Bryan Brown makes a welcome return to the theatre in the Sydney Theatre Company's current revival of David Williamson's TRAVELLING NORTH
Bryan Brown makes a welcome return to mainstream theatre as Frank in the Sydney Theatre Company’s current revival of David Williamson’s TRAVELLING NORTH

David Williamson’s play TRAVELLING  NORTH is now 35 years old. Many people will know this piece from the film adaptation which starred the late Leo McKern as the larrakin, left wing, classical music loving Aussie, Frank.  For the current Sydney Theatre Company revival, directed by STC’s Artistic Director Andrew Upton , Bryan Brown is well cast in the role.

Playing opposite Brown is  Alison Whyte  as Francis. What a fine performance she puts in, especially considering how she came in late in the rehearsal period after Greta Scacchi pulled out due to a back injury. She is a warm, confident performer and came across as being well suited to the role of this good natured, warm hearted woman.

A recently formed couple and newly retired, Frank and Frances decide to make  a sea change and leave their Melbourne digs and move up to North Queensland where  the weather is warmer and  the people are  friendlier.  What starts out as a great idea becomes infinitely more complicated when Frank’s health takes  a serious turn for the worse, his heart starts going on him, and Francis’s grownup children put pressure on her to return. The best laid plans of a happy retirement begin to fall apart….

Williamson puts in a lot of light touches, particularly his trademark witty lines, into what is a  bit of a sad tale. Plenty of humour is generated out of the encounters  that  Frank has with the local medic, Saul, really well played by Russell Kiefel, as Frank  tries to get to the bottom of  his condition. It becomes tricky to work out who the Doctor is, and who is the patient!

Another great  source of humour is the character of their newly acquired nerdy neighbour, Freddy. This was another fine comic performance, delivered by Andrew Tighe. Tighe had the audience in hysterics with every entrance, dressed  in short shorts and  appearing at the most inappropriate of times.

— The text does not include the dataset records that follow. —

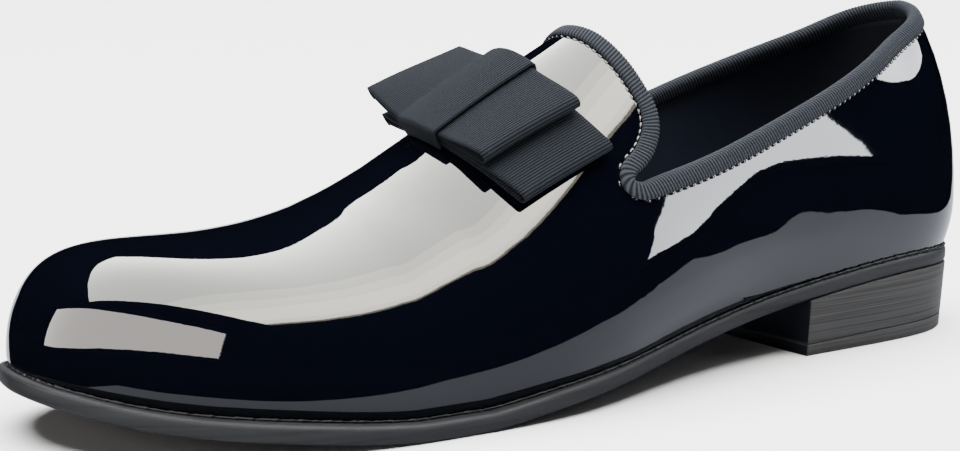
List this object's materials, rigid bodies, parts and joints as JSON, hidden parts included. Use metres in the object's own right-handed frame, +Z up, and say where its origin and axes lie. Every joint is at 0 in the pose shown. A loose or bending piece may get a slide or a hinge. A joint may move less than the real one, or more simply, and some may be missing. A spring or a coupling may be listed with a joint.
{
  "type": "opera pump",
  "caption": "Left patent leather slipper with a flat ribbon bow, ribbed collar binding, thin leather sole and low stacked heel.",
  "frame": {"origin": "on the floor, at the middle of the shoe's bounding box", "axes": "toe towards -Y and heel towards +Y, +X towards the wearer's left (the outer side), +Z up"},
  "size_m": [0.0973, 0.3026, 0.0997],
  "materials": {
    "patent_leather": "black patent, mirror gloss",
    "sole_leather": "dark grey edge dressing, satin",
    "heel_leather": "dark grey stacked layers, satin",
    "lining_leather": "dark navy smooth lining, satin",
    "grosgrain": "charcoal ribbed ribbon"
  },
  "bodies": {
    "root": {"upper": "patent_leather", "outsole": "sole_leather", "heel": "heel_leather", "insole": "lining_leather", "collar_binding": "grosgrain", "bow_lower_loop": "grosgrain", "bow_upper_loop": "grosgrain", "bow_band": "grosgrain"}
  },
  "joints": []
}
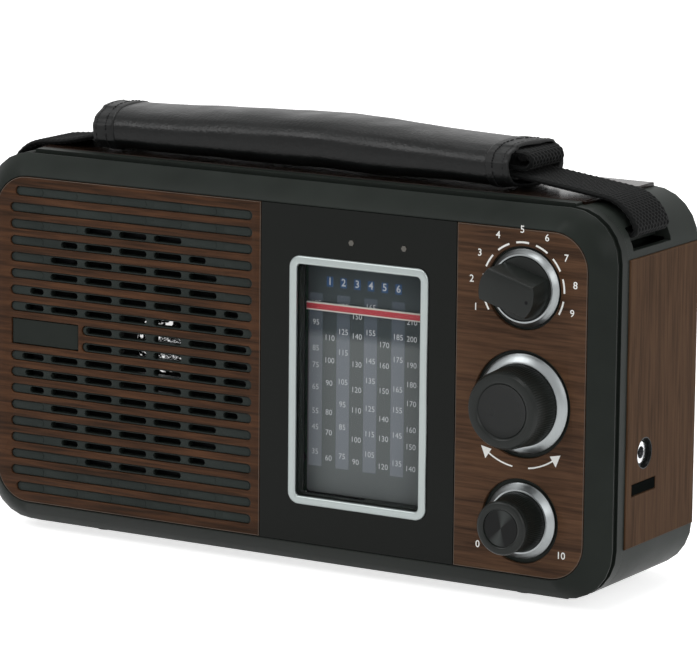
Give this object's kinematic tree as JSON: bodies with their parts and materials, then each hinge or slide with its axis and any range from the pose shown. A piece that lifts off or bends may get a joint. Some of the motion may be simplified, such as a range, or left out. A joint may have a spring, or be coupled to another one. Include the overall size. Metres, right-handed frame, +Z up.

Harriet Dyer came across strongly in the role of Frances’s needy, bitchy daughter, Helen, whose husband leaves her. Frank displays little sympathy for Helen, ‘you can’t blame him for leaving, after being married for five years to that tongue’!

There’s so  much to like about TRAVELLING NORTH.  The play still works a treat.  Upton ‘s production disappointed in one main  way. This was  in the staging- in the set design. There was nothing in the design to convey the lure, natural beauty and sensuality of life in the tropics, which had so much to do with Frank and Frances leaving their Melbourne  home and comfort zone. The sparse set basically comprised different levels of platforms. So disappointing…

This current revival of TRAVELLING NORTH plays Wharf 1, the Sydney Theatre Company, until the 22nd March, 2014.

One thought on “TRAVELLING NORTH”

  1. Saw this play on Thursday night. The reviewer sums it up beautifully – lots of laughs and hidden messages. Set was minimal and didn’t do the play justice.